Brexit risks, convenience food, volume, material sourcing, labour availability, viability statement

Greencore Group plc – Annual report – 27 September 2019

Industry: food and drink

Chairman’s Statement (extract)
Brexit
As I write, the nature of the UK’s exit from the EU remains unresolved. As a Board, we continue to monitor closely its potential implications on the business, including, in particular, any potential changes to costs in the supply chain and the availability and cost of labour. It remains true that there will be Brexit related challenges for everyone involved in the UK food industry, however we are confident that we are well positioned to manage any prospective challenges and to work with our customers to exploit the opportunities that may arise.

Operating and Financial Review (extract)
Brexit
The Group has been engaged in Brexit planning since the result of the referendum was first announced and monitors closely the potential implications of Brexit on its business, particularly in the areas of volume, material sourcing and labour availability. A multi-functional team meets on an ongoing basis to assess Brexit-related risks, build mitigation plans, test alternative scenarios and support dialogue with our customers, government, the wider industry and other stakeholders.

The Group continues to believe that the risks from Brexit are manageable in the medium-term, while acknowledging potential near-term challenges associated with a disorderly exit.

The direct financial impact associated with preparation for Brexit was modest in the period. Some incremental working capital outflows in H1 19 unwound as the financial year progressed.

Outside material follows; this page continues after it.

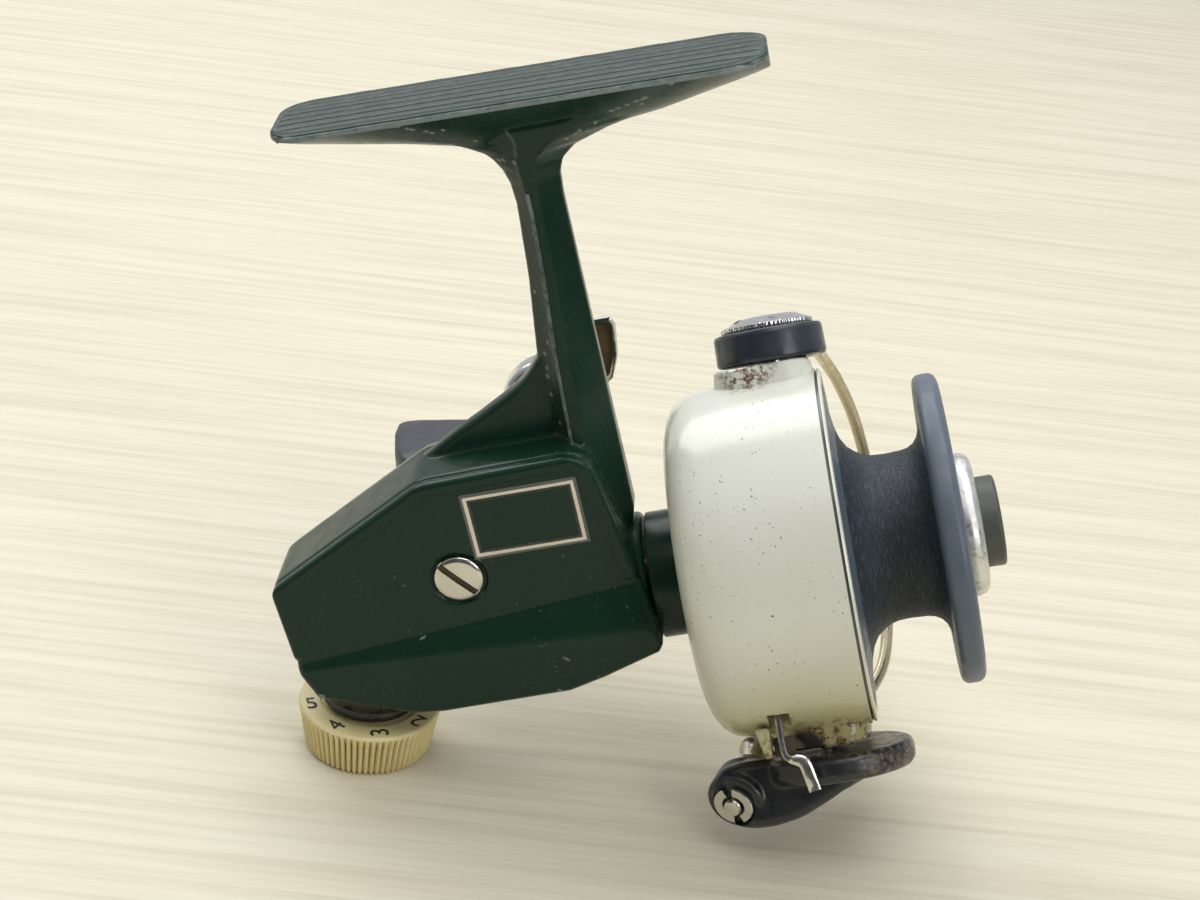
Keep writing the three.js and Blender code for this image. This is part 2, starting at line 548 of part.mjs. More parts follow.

Risks and Risk Management (extract)
Brexit
Since the UK referendum result on membership of the EU in June 2016 we have been engaged, via a well-established Brexit taskforce, in planning for the UK’s exit from the EU. Our Brexit taskforce brings together a multi-functional team on an ongoing basis to assess Brexit-related risks, build mitigation plans, test alternative scenarios and support dialogue with our customers, the government, the wider industry and other stakeholders.

In recent months we have focused on the areas that could have the most direct impact on our ability to service customers at the time the UK leaves the EU. These areas include maintaining effective customer service, efficient movement of goods, managing the impact of potential tariffs and quota restrictions and ensuring compliance with regulatory frameworks.

Longer term, we have identified three primary areas of potential risk:

Volume
We are largely a ‘domestic UK’ business from a production and commercial standpoint, as the vast majority of the consumer products we produce in the UK are sold in the UK. We also believe, based on our experience from the last UK recession, that volumes in the categories in which we operate would be relatively resilient to any headwinds to the UK economy following Brexit. We therefore anticipate limited risk to our volumes post Brexit.

Material sourcing
We estimate that we source approximately 80% of our raw materials from UK based suppliers. Even taking account of raw materials which are in turn sourced from outside the UK by our suppliers, we estimate that less than one third of our raw materials are imported from EU-27 countries. For these materials, we have made alternative sourcing arrangements and have a well-developed contingency plan, which includes forward buying, qualification of alternative suppliers, storage of raw materials, and flexibility in recipes. We are also confident in our ability to largely pass through any associated cost increases, given our track record of inflation management with our customers, and the heightened attention on continuity of supply during any transition period.

Labour availability
We note the increased pressure on the availability of lower skilled labour in recent years and the reduction in migration from EU-27 countries since the Brexit referendum. While we anticipate that these trends will continue, we expect this to play out over a period of years and are adapting our labour model accordingly.

Consideration of these risks has been incorporated into the Group’s principal risks as appropriate.

Viability statement
In line with the Provision C.2.2. of the 2016 Code, the Directors have carried out a rigorous review of the prospects of the current business and its ability to meet its liabilities as they fall due over the medium term. In undertaking this review, the Directors have concluded that a three year timeframe continues to be an appropriate period for this assessment given that this is the typical period for visibility of commercial arrangements with the Group’s customers in the Group’s strategic planning process. The objectives of the annual strategic planning process are to consider the key strategic choices facing the Group and to build a consolidated financial model with various scenarios, taking into account the principal risks and uncertainties facing the Company, including Brexit, which may threaten the Company’s solvency, liquidity, cash flow and business model.

Assumptions are built for the Group Income Statement, Balance Sheet and cash flow. These are rigorously tested by management and the Directors. Sensitivity analysis has been applied to reflect the potential impact of some of the principal strategic and commercial risks of the Company as described on pages 40 and 41. These risks could affect the level of sales and profitability of the Company and the amount of capital required to deliver them. A model of financing requirements is also built for the same
time period taking into account the base plan and sensitivities against this, together with the likelihood of being able to refinance maturing committed facilities. Based on the results of this analysis, the Directors have a reasonable expectation that the Company will be able to continue in operation and meet its liabilities as they fall due over the three year period of their assessment.